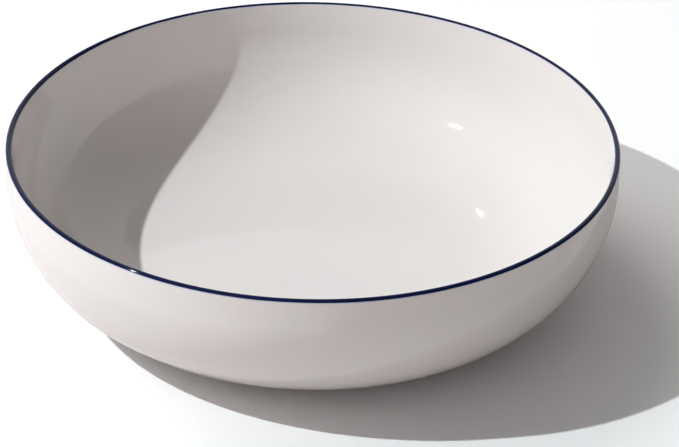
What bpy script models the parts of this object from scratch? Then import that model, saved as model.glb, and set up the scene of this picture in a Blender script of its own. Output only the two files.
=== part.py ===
"""A porcelain serving bowl with a blue line round its lip.

The bowl is broad and low: almost upright sides that turn tightly into a nearly flat floor,
a rounded lip, and a low turned foot. Every piece is a body of revolution about Z. The
origin is the middle of the circle that the foot stands on, +Z is up, and units are metres.

Three solids, from the table up:
  foot_ring  the turned foot, whose standing face is bare
  bowl_body  the glazed wall and floor
  rim_band   the crest of the lip, which carries the blue line
"""

import math

import bpy

# Driving dimensions
HEIGHT = 0.0670
WIDEST_RADIUS = 0.1270
WIDEST_DEPTH = 0.0140
LIP_OUTER_RADIUS = 0.12675
LIP_THICKNESS = 0.0025
BAND_HEIGHT = 0.0010
UPPER_WALL_THICKNESS = 0.0033
FLOOR_THICKNESS = 0.0036
FLOOR_RADIUS = 0.0700
FLOOR_DISH = 0.0003
FOOT_HEIGHT = 0.0030
FOOT_OUTER_RADIUS = 0.0750
FOOT_INNER_RADIUS = 0.0680
STANDING_FACE_WIDTH = 0.0030
UNDERSIDE_RISE = 0.0004
JOINT_GAP = 0.0003

# Each side turns from upright to level along one Bezier curve. A pull is the length of an
# end handle: a short upper one and a long lower one put the tight bend low on the wall.
OUTER_UPPER_PULL = 0.0073
OUTER_LOWER_PULL = 0.0465
OUTER_LOWER_SLOPE = math.radians(2.0)
INNER_UPPER_PULL = 0.0100
INNER_LOWER_PULL = 0.0502

# Fineness of the turned surfaces
TURN_STEPS = 72
BEND_SPANS = 14
UPRIGHT_SPANS = 3
CREST_SPANS = 8
DISH_SPANS = 3
MERGE_DISTANCE = 0.00001

# Heights above the table that follow from the dimensions
UNDERSIDE_Z = FOOT_HEIGHT
FLOOR_Z = FOOT_HEIGHT + FLOOR_THICKNESS
WIDEST_Z = HEIGHT - WIDEST_DEPTH
BAND_FOOT_Z = HEIGHT - BAND_HEIGHT
BODY_TOP_Z = BAND_FOOT_Z - JOINT_GAP

# The lip is a half-round as wide as the lip is thick
LIP_RADIUS = LIP_THICKNESS / 2
LIP_CENTRE_R = LIP_OUTER_RADIUS - LIP_RADIUS
LIP_CENTRE_Z = HEIGHT - LIP_RADIUS


def clear_scene():
    """Remove the objects that are already in the scene."""
    for obj in list(bpy.data.objects):
        bpy.data.objects.remove(obj, do_unlink=True)


def material(name, colour, roughness, metallic=0.0):
    """A plain Principled material."""
    made = bpy.data.materials.new(name)
    made.use_nodes = True
    made.diffuse_color = (*colour, 1.0)
    shader = made.node_tree.nodes["Principled BSDF"]
    shader.inputs["Base Color"].default_value = (*colour, 1.0)
    shader.inputs["Roughness"].default_value = roughness
    shader.inputs["Metallic"].default_value = metallic
    return made


def bezier(start, start_handle, end_handle, end, spans):
    """Points of a cubic Bezier curve, both ends included."""
    points = []
    for index in range(spans + 1):
        t = index / spans
        u = 1 - t
        weights = (u * u * u, 3 * u * u * t, 3 * u * t * t, t * t * t)
        controls = (start, start_handle, end_handle, end)
        r = sum(weight * point[0] for weight, point in zip(weights, controls))
        z = sum(weight * point[1] for weight, point in zip(weights, controls))
        points.append((r, z))
    return points


def lip_arc(start_angle, end_angle, spans):
    """Points on the lip's half-round; angle 0 is its outer side and pi its inner side."""
    points = []
    for index in range(spans + 1):
        angle = start_angle + (end_angle - start_angle) * index / spans
        r = LIP_CENTRE_R + LIP_RADIUS * math.cos(angle)
        z = LIP_CENTRE_Z + LIP_RADIUS * math.sin(angle)
        points.append((r, z))
    return points


def upright(widest_r, lip_r, top_z):
    """The wall from its upright point to the lip: a parabola, with the upright point left out."""
    points = []
    for index in range(1, UPRIGHT_SPANS + 1):
        part = index / UPRIGHT_SPANS
        r = widest_r + (lip_r - widest_r) * part * part
        points.append((r, WIDEST_Z + (top_z - WIDEST_Z) * part))
    return points


def dish(rim_r, rim_z, middle_z):
    """A shallow dish from the axis out to its rim, both ends included."""
    points = []
    for index in range(DISH_SPANS + 1):
        part = index / DISH_SPANS
        points.append((rim_r * part, middle_z + (rim_z - middle_z) * part * part))
    return points


def inner_side():
    """The inside, from the middle of the floor up to the top of the body."""
    wall_r = WIDEST_RADIUS - UPPER_WALL_THICKNESS
    slope = math.atan(2 * FLOOR_DISH / FLOOR_RADIUS)
    floor = dish(FLOOR_RADIUS, FLOOR_Z, FLOOR_Z - FLOOR_DISH)
    low_handle = (
        FLOOR_RADIUS + INNER_LOWER_PULL * math.cos(slope),
        FLOOR_Z + INNER_LOWER_PULL * math.sin(slope),
    )
    high_handle = (wall_r, WIDEST_Z - INNER_UPPER_PULL)
    bend = bezier(floor[-1], low_handle, high_handle, (wall_r, WIDEST_Z), BEND_SPANS)
    angle = math.pi - math.asin((BODY_TOP_Z - LIP_CENTRE_Z) / LIP_RADIUS)
    lip_r = LIP_CENTRE_R + LIP_RADIUS * math.cos(angle)
    return floor + bend[1:] + upright(wall_r, lip_r, BODY_TOP_Z)


def outer_side():
    """The outside, from the top of the body down to the edge of the foot."""
    angle = math.asin((BODY_TOP_Z - LIP_CENTRE_Z) / LIP_RADIUS)
    lip_r = LIP_CENTRE_R + LIP_RADIUS * math.cos(angle)
    low_handle = (
        FOOT_OUTER_RADIUS + OUTER_LOWER_PULL * math.cos(OUTER_LOWER_SLOPE),
        UNDERSIDE_Z + OUTER_LOWER_PULL * math.sin(OUTER_LOWER_SLOPE),
    )
    high_handle = (WIDEST_RADIUS, WIDEST_Z - OUTER_UPPER_PULL)
    widest = (WIDEST_RADIUS, WIDEST_Z)
    foot_edge = (FOOT_OUTER_RADIUS, UNDERSIDE_Z)
    bend = bezier(widest, high_handle, low_handle, foot_edge, BEND_SPANS)
    return upright(WIDEST_RADIUS, lip_r, BODY_TOP_Z)[::-1] + bend


def underside():
    """The underside inside the foot, from the foot's inner edge to the axis."""
    return dish(FOOT_INNER_RADIUS, UNDERSIDE_Z, UNDERSIDE_Z + UNDERSIDE_RISE)[::-1]


def band_section():
    """The crest of the half-round, cut off level; it runs from the inner edge outwards."""
    angle = math.asin((BAND_FOOT_Z - LIP_CENTRE_Z) / LIP_RADIUS)
    return lip_arc(math.pi - angle, angle, CREST_SPANS)


def foot_section():
    """The foot's closed outline: a flat seat on top and a narrower flat face to stand on."""
    seat_z = UNDERSIDE_Z - JOINT_GAP
    middle_r = (FOOT_OUTER_RADIUS + FOOT_INNER_RADIUS) / 2
    half_face = STANDING_FACE_WIDTH / 2
    ease_r = (FOOT_OUTER_RADIUS - FOOT_INNER_RADIUS - STANDING_FACE_WIDTH) / 4
    ease_z = FOOT_HEIGHT / 5
    return [
        (FOOT_INNER_RADIUS, seat_z),
        (FOOT_OUTER_RADIUS, seat_z),
        (middle_r + half_face + ease_r, ease_z),
        (middle_r + half_face, 0.0),
        (middle_r - half_face, 0.0),
        (middle_r - half_face - ease_r, ease_z),
    ]


def turned(name, section, closed, finish, collection):
    """Turn a section about Z. It runs down its outer side, so the faces point outwards."""
    edges = [(index, index + 1) for index in range(len(section) - 1)]
    if closed:
        edges.append((len(section) - 1, 0))
    mesh = bpy.data.meshes.new(name)
    mesh.from_pydata([(r, 0.0, z) for r, z in section], edges, [])
    mesh.materials.append(finish)
    obj = bpy.data.objects.new(name, mesh)
    collection.objects.link(obj)
    screw = obj.modifiers.new("Turn", "SCREW")
    screw.axis = "Z"
    screw.angle = math.tau
    screw.steps = TURN_STEPS
    screw.render_steps = TURN_STEPS
    screw.use_merge_vertices = True
    screw.merge_threshold = MERGE_DISTANCE
    screw.use_smooth_shade = True
    return obj


def build():
    """Build the bowl's three solids."""
    clear_scene()
    bowl = bpy.data.collections.new("serving_bowl")
    bpy.context.scene.collection.children.link(bowl)

    white_glaze = material("white_glaze", (0.86, 0.85, 0.83), 0.12)
    blue_line = material("blue_line", (0.012, 0.022, 0.135), 0.15)
    bare_porcelain = material("bare_porcelain", (0.80, 0.77, 0.72), 0.62)

    body_section = inner_side() + outer_side() + underside()
    turned("bowl_body", body_section, False, white_glaze, bowl)
    turned("rim_band", band_section(), True, blue_line, bowl)
    turned("foot_ring", foot_section(), True, bare_porcelain, bowl)


build()
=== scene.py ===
"""The looks of the porcelain serving bowl: fine glazed surfaces, the blue line, the bare foot.

Three turned pieces stand for the three CAD nodes. They follow the same section curves with
many more points, and carry the small departures of a fired piece: a lip that is a little out
of round and a little uneven in height. The finishes are procedural.
"""

import math

import bpy
import numpy as np
from mathutils import Matrix, Vector


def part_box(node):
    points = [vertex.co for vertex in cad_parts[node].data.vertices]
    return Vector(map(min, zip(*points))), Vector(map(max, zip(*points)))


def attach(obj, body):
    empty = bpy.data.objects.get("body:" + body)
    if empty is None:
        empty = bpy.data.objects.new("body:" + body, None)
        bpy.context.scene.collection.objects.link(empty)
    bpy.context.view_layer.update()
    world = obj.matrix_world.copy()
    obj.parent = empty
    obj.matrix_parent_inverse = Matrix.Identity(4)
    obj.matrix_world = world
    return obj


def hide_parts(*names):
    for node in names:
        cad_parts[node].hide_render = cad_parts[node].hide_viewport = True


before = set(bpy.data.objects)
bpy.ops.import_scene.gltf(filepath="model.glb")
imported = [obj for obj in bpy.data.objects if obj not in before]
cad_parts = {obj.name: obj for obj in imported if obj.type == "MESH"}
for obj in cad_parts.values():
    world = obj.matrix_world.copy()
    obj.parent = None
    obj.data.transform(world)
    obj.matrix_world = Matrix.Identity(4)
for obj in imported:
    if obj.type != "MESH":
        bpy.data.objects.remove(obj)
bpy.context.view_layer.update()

# ---------------------------------------------------------------- sizes from the frame
BODY_LOW, BODY_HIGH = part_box("bowl_body")
RIM_LOW, RIM_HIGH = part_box("rim_band")
FOOT_LOW, FOOT_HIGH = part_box("foot_ring")

HEIGHT = RIM_HIGH.z
WIDEST_RADIUS = BODY_HIGH.x
UNDERSIDE_Z = BODY_LOW.z
SEAM_Z = (BODY_HIGH.z + RIM_LOW.z) / 2
FOOT_OUTER_RADIUS = FOOT_HIGH.x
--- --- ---
Between the line containing "body_section = inner_side()" and the line containing "obj.parent = None" lies the part to return. Return it exactly, counting both of those lines.

Correct answer:
    body_section = inner_side() + outer_side() + underside()
    turned("bowl_body", body_section, False, white_glaze, bowl)
    turned("rim_band", band_section(), True, blue_line, bowl)
    turned("foot_ring", foot_section(), True, bare_porcelain, bowl)


build()
=== scene.py ===
"""The looks of the porcelain serving bowl: fine glazed surfaces, the blue line, the bare foot.

Three turned pieces stand for the three CAD nodes. They follow the same section curves with
many more points, and carry the small departures of a fired piece: a lip that is a little out
of round and a little uneven in height. The finishes are procedural.
"""

import math

import bpy
import numpy as np
from mathutils import Matrix, Vector


def part_box(node):
    points = [vertex.co for vertex in cad_parts[node].data.vertices]
    return Vector(map(min, zip(*points))), Vector(map(max, zip(*points)))


def attach(obj, body):
    empty = bpy.data.objects.get("body:" + body)
    if empty is None:
        empty = bpy.data.objects.new("body:" + body, None)
        bpy.context.scene.collection.objects.link(empty)
    bpy.context.view_layer.update()
    world = obj.matrix_world.copy()
    obj.parent = empty
    obj.matrix_parent_inverse = Matrix.Identity(4)
    obj.matrix_world = world
    return obj


def hide_parts(*names):
    for node in names:
        cad_parts[node].hide_render = cad_parts[node].hide_viewport = True


before = set(bpy.data.objects)
bpy.ops.import_scene.gltf(filepath="model.glb")
imported = [obj for obj in bpy.data.objects if obj not in before]
cad_parts = {obj.name: obj for obj in imported if obj.type == "MESH"}
for obj in cad_parts.values():
    world = obj.matrix_world.copy()
    obj.parent = None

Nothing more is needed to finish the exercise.